PARIS (AFP) – Comoros President Azali Assoumani has denied targetting his opponents in the run-up to March elections, calling the detention of numerous opposition members in the Indian Ocean nation as “unfortunate coincidences”.
Assoumani, who first came to power in a 1999 coup, insists the March 24 vote will be transparent, putting the impoverished islands on the path to becoming an emerging economy by 2030.
That’s despite widespread criticism from international monitors over a referendum last year on constitutional changes which could allow him to remain in power until 2029.
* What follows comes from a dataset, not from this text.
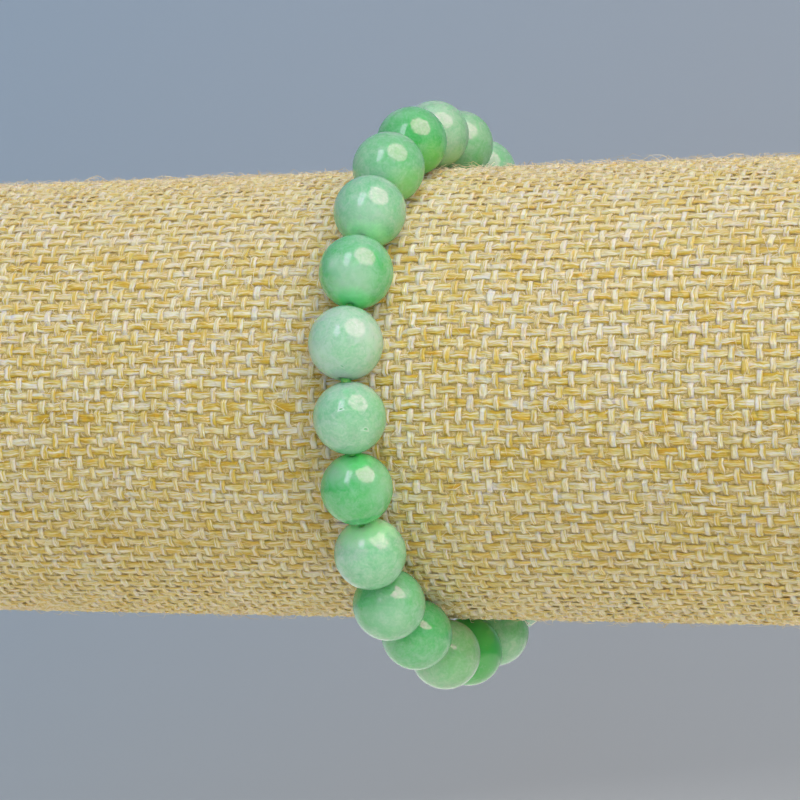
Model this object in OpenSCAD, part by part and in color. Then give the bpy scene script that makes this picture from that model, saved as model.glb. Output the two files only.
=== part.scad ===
// A stretch bracelet of round stone beads, hung on a display roll that is wrapped in burlap.
// X runs along the roll, Y points away from the viewer and Z is up. The origin lies on the roll's
// axis, at the middle of its length, where the plane of the bracelet crosses it.

/* [Beads] */
// Number of beads on the thread
bead_count = 24; // [20:1:28]
// Diameter of an average bead
bead_d = 8; // [6:0.1:10]
// Space between neighbouring beads, which grows if the roll is too thick for the loop
bead_gap = 0.05; // [0.02:0.01:0.3]
// Width of the chamfer round each mouth of the hole
bore_chamfer = 0.15; // [0.05:0.05:0.3]

/* [Elastic thread] */
// Diameter of the elastic thread
thread_d = 0.7; // [0.4:0.05:1.2]
// How much wider than the thread the hole through each bead is drilled
bore_clearance = 0.5; // [0.4:0.05:0.8]

/* [Display roll] */
// Length of the roll over its covered ends
roll_length = 132; // [100:1:200]
// Diameter of the solid core
core_d = 49.6; // [44:0.1:56]
// Thickness of the burlap
burlap_wall = 1.05; // [0.6:0.05:1.6]
// Space between the core and the burlap
burlap_gap = 0.05; // [0.02:0.01:0.2]
// Outer radius of the fold that takes the burlap round each end
fold_r = 3; // [2:0.1:6]
// Width of the burlap that lies flat on each end, from the fold to the seam
hem_w = 3.5; // [2:0.1:8]
// Space between the hem and the round panel sewn inside it
seam_gap = 0.25; // [0.1:0.05:0.5]

/* [Hang] */
// Space between the burlap and the beads that rest on it
rest_gap = 0.05; // [0.02:0.01:0.3]
// Angle by which the plane of the bracelet leans along the roll, in degrees
lean = 1.75; // [0:0.25:5]

/* [Hidden] */
$fn = 96;
thread_sides = 10;

// Place round the roll of the first bead, in degrees from the side that faces the viewer, with
// positive angles going down and under the roll
first_angle = -118;

// The beads in their order round the loop, from just behind the top, over the front and under the
// roll. size, lift and sway are shares of bead_d: lift is how far the bead stands off the burlap,
// and sway is how far it lies along the roll from the plane of the bracelet. pale goes from 0,
// deep green, to 1, pale mint.
SIZE = 0;
LIFT = 1;
SWAY = 2;
PALE = 3;
beads = [
    // size, lift, sway, pale
    [1.00, 0.00, -0.025, 0.4],
    [1.00, 0.01, -0.025, 0.6],
    [0.99, 0.00, -0.020, 0.8],
    [1.00, 0.005, 0.010, 0.1],
    [1.01, 0.015, 0.015, 0.3],
    [1.00, 0.045, 0.030, 0.6],
    [1.015, 0.04, 0.025, 0.4],
    [1.015, 0.065, -0.020, 0.9],
    [0.985, 0.11, 0.030, 0.8],
    [0.98, 0.075, -0.010, 0.1],
    [0.985, 0.105, -0.025, 0.8],
    [1.005, 0.08, -0.055, 0.5],
    [1.00, 0.00, -0.020, 0.1],
    [1.005, 0.05, 0.030, 0.7],
    [1.00, 0.05, -0.005, 0.2],
    [1.00, 0.07, 0.055, 0.4],
    [1.00, 0.06, 0.030, 0.7],
    [0.99, 0.05, -0.015, 0.3],
    [1.01, 0.05, 0.010, 0.5],
    [1.00, 0.04, -0.020, 0.1],
    [0.995, 0.04, 0.015, 0.8],
    [1.00, 0.03, 0.020, 0.4],
    [1.01, 0.02, -0.010, 0.2],
    [0.99, 0.01, 0.005, 0.6],
];

// The slack of the loop gathers behind the roll, after this bead and up to the first one
slack_after = 15;

deep_green = [0.16, 0.47, 0.24];
pale_mint = [0.72, 0.87, 0.76];
straw = [0.83, 0.77, 0.58];
buff = [0.70, 0.60, 0.42];
clear_elastic = [0.86, 0.90, 0.86];

bore_d = thread_d + bore_clearance;
roll_r = core_d / 2 + burlap_gap + burlap_wall;
hem_r = roll_r - fold_r - hem_w;
core_length = roll_length - 2 * (burlap_wall + burlap_gap);
core_edge_r = fold_r - burlap_wall - burlap_gap;

function row(i) = beads[i % len(beads)];
function bead_r(i) = bead_d / 2 * row(i)[SIZE];
function sway(i) = bead_d * row(i)[SWAY];

// How much of the slack a bead takes: none in front, all of it halfway round the back
function slack_share(i) =
    i <= slack_after ? 0 : pow(sin(180 * (i - slack_after) / (bead_count - slack_after)), 2);

// Distance from the roll's axis to the middle of a bead
function loop_r(i, slack) =
    roll_r + rest_gap + bead_r(i) + bead_d * row(i)[LIFT] + slack * slack_share(i);

// Angle round the roll from a bead to the next one, by the law of cosines
function step_angle(i, slack, gap) =
    let (
        next = (i + 1) % bead_count,
        a = loop_r(i, slack),
        b = loop_r(next, slack),
        reach = bead_r(i) + bead_r(next) + gap,
        across = pow(reach, 2) - pow(sway(i) - sway(next), 2)
    )
    acos((a * a + b * b - across) / (2 * a * b));

// Angle that the whole string of beads takes up round the roll
function full_turn(slack, gap, i = 0) =
    i == bead_count ? 0 : step_angle(i, slack, gap) + full_turn(slack, gap, i + 1);

// The slack, or else the gap, at which the beads close the loop, found by halving
function closing_slack(low, high, halvings = 40) =
    let (middle = (low + high) / 2)
    halvings == 0 ? middle
    : full_turn(middle, bead_gap) > 360 ? closing_slack(middle, high, halvings - 1)
    : closing_slack(low, middle, halvings - 1);
function closing_gap(low, high, halvings = 40) =
    let (middle = (low + high) / 2)
    halvings == 0 ? middle
    : full_turn(0, middle) < 360 ? closing_gap(middle, high, halvings - 1)
    : closing_gap(low, middle, halvings - 1);

reaches_round = full_turn(0, bead_gap) >= 360;
slack = reaches_round ? closing_slack(0, 8 * bead_d) : 0;
gap = reaches_round ? bead_gap : closing_gap(bead_gap, bead_d);

angles = [
    for (i = 0, a = first_angle; i < bead_count; a = a + step_angle(i, slack, gap), i = i + 1) a
];

function leaned(p) = [p.x * cos(lean) - p.z * sin(lean), p.y, p.x * sin(lean) + p.z * cos(lean)];
function unit(v) = v / norm(v);

centres = [
    for (i = [0:bead_count - 1])
        leaned([sway(i), -loop_r(i, slack) * cos(angles[i]), -loop_r(i, slack) * sin(angles[i])])
];

// Direction of the thread, and so of the hole, at a bead
function heading(i) =
    unit(centres[(i + 1) % bead_count] - centres[(i + bead_count - 1) % bead_count]);

// The thread runs straight through each hole and turns between the beads
turn_share = 0.85;
thread_points = [
    for (i = [0:bead_count - 1])
        for (side = [-1, 1])
            centres[i] + side * turn_share * bead_r(i) * heading(i)
];

function bead_name(i) = str("bead_", i < 9 ? "0" : "", i + 1);

module along(direction) {
    rotate([0, acos(direction.z), atan2(direction.y, direction.x)]) children();
}

// The hole through a bead of radius r, with a chamfer at both mouths
module bead_hole(r) {
    bore_r = bore_d / 2;
    mouth = sqrt(pow(r, 2) - pow(bore_r + bore_chamfer, 2));
    cylinder(r = bore_r, h = 3 * r, center = true);
    for (end = [0, 1])
        mirror([0, 0, end])
            translate([0, 0, mouth - bore_chamfer])
                cylinder(r1 = bore_r, r2 = bore_r + 2 * bore_chamfer, h = 2 * bore_chamfer);
}

module bead(i) {
    color(row(i)[PALE] * pale_mint + (1 - row(i)[PALE]) * deep_green)
        translate(centres[i])
            along(heading(i))
                difference() {
                    sphere(r = bead_r(i));
                    bead_hole(bead_r(i));
                }
}

// A closed tube of even thickness that follows a ring of points
module ring_tube(points, d, sides) {
    count = len(points);
    across = leaned([1, 0, 0]);
    rings = [
        for (k = [0:count - 1])
            let (
                before = unit(points[k] - points[(k + count - 1) % count]),
                after = unit(points[(k + 1) % count] - points[k]),
                outward = unit(cross(across, before + after)),
                sideways = unit(cross(before + after, outward))
            )
            for (s = [0:sides - 1])
                points[k] + d / 2 * (cos(360 * s / sides) * outward + sin(360 * s / sides) * sideways)
    ];
    faces = [
        for (k = [0:count - 1])
            for (s = [0:sides - 1])
                let (next_k = (k + 1) % count, next_s = (s + 1) % sides)
                [k * sides + s, k * sides + next_s, next_k * sides + next_s, next_k * sides + s]
    ];
    polyhedron(points = rings, faces = faces);
}

module thread() {
    color(clear_elastic) ring_tube(thread_points, thread_d, thread_sides);
}

// Half outline of a roll with rounded ends, to be turned about its axis
module roll_outline(r, length, edge_r) {
    translate([0, -length / 2]) square([r - edge_r, length]);
    translate([0, edge_r - length / 2]) square([r, length - 2 * edge_r]);
    for (end = [-1, 1])
        translate([r - edge_r, end * (length / 2 - edge_r)]) circle(r = edge_r);
}

module roll_core() {
    color(buff)
        rotate([0, 90, 0])
            rotate_extrude() roll_outline(core_d / 2, core_length, core_edge_r);
}

module burlap_cover() {
    color(straw)
        rotate([0, 90, 0])
            rotate_extrude()
                difference() {
                    roll_outline(roll_r, roll_length, fold_r);
                    roll_outline(roll_r - burlap_wall, roll_length - 2 * burlap_wall,
                        fold_r - burlap_wall);
                    translate([0, -roll_length / 2 - 1]) square([hem_r, roll_length + 2]);
                }
}

// The round panel that closes one end of the cover, flush with the hem
module end_panel(end) {
    color(straw)
        translate([end * (roll_length - burlap_wall) / 2, 0, 0])
            rotate([0, 90, 0])
                cylinder(r = hem_r - seam_gap, h = burlap_wall, center = true);
}

for (i = [0:bead_count - 1])
    bead(i);
thread();
roll_core();
burlap_cover();
end_panel(-1);  // end_panel_left
end_panel(1);  // end_panel_right
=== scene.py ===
# Looks of a stretch bracelet of green stone beads on a display roll wrapped in burlap.
# Lengths are in millimetres, unless a name ends in _m or _M. The axes are the part's own: X runs along
# the roll, Y away from the viewer and Z up, and the origin lies on the roll's axis.
import math
from collections import namedtuple

import bpy
import numpy as np
from mathutils import Matrix, Vector


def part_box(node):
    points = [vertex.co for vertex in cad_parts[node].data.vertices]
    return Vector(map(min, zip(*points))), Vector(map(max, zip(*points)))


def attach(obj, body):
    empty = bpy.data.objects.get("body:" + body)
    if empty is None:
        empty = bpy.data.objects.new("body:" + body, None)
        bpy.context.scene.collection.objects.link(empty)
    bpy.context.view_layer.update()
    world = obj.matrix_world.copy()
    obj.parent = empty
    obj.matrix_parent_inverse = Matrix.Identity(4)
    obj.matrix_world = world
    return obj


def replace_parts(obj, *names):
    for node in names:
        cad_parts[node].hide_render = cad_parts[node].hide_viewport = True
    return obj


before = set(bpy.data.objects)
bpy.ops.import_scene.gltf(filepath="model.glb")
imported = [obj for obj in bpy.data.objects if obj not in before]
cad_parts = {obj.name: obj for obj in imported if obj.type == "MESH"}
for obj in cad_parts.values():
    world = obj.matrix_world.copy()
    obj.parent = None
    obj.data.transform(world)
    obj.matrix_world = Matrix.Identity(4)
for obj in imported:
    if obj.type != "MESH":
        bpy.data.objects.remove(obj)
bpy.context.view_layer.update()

MM = 0.001
BODY = "root"
rng = np.random.default_rng(21)


def box_mm(node):
    """The lowest and highest corner of a CAD node."""
    low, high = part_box(node)
    return np.array(low) / MM, np.array(high) / MM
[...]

As for his opponents: “No opposition figure can say they were arrested because they spoke. There are no political arrests in the Comoros,” Assoumani told AFP in an interview during a private visit to Paris.
Several opposition politicians have been tried and convicted by the former French colony’s courts in recent months.
Ex-president Ahmed Abdallah Sambi is under house arrest for fraud and corruption, and the head of his Juwa party, Hassane Ahmed el-Barwane, was sentenced in December to seven years in prison for assaulting a soldier.
Four others, including former vice-president Djaffar Said Ahmed Hassane, who has fled to Tanzania, have also been sentenced to hard labour for life for plotting against the state and endangering national security.
“Our leaders are being arrested or hounded,” a senior member of Juwa told AFP, speaking on condition of anonymity.
Assoumani brushed aside the arrests as “unfortunate coincidences”.
He insisted the judiciary operated independently in the Sunni Muslim nation, which has been undergoing an exodus to the neighbouring French-run island of Mayotte.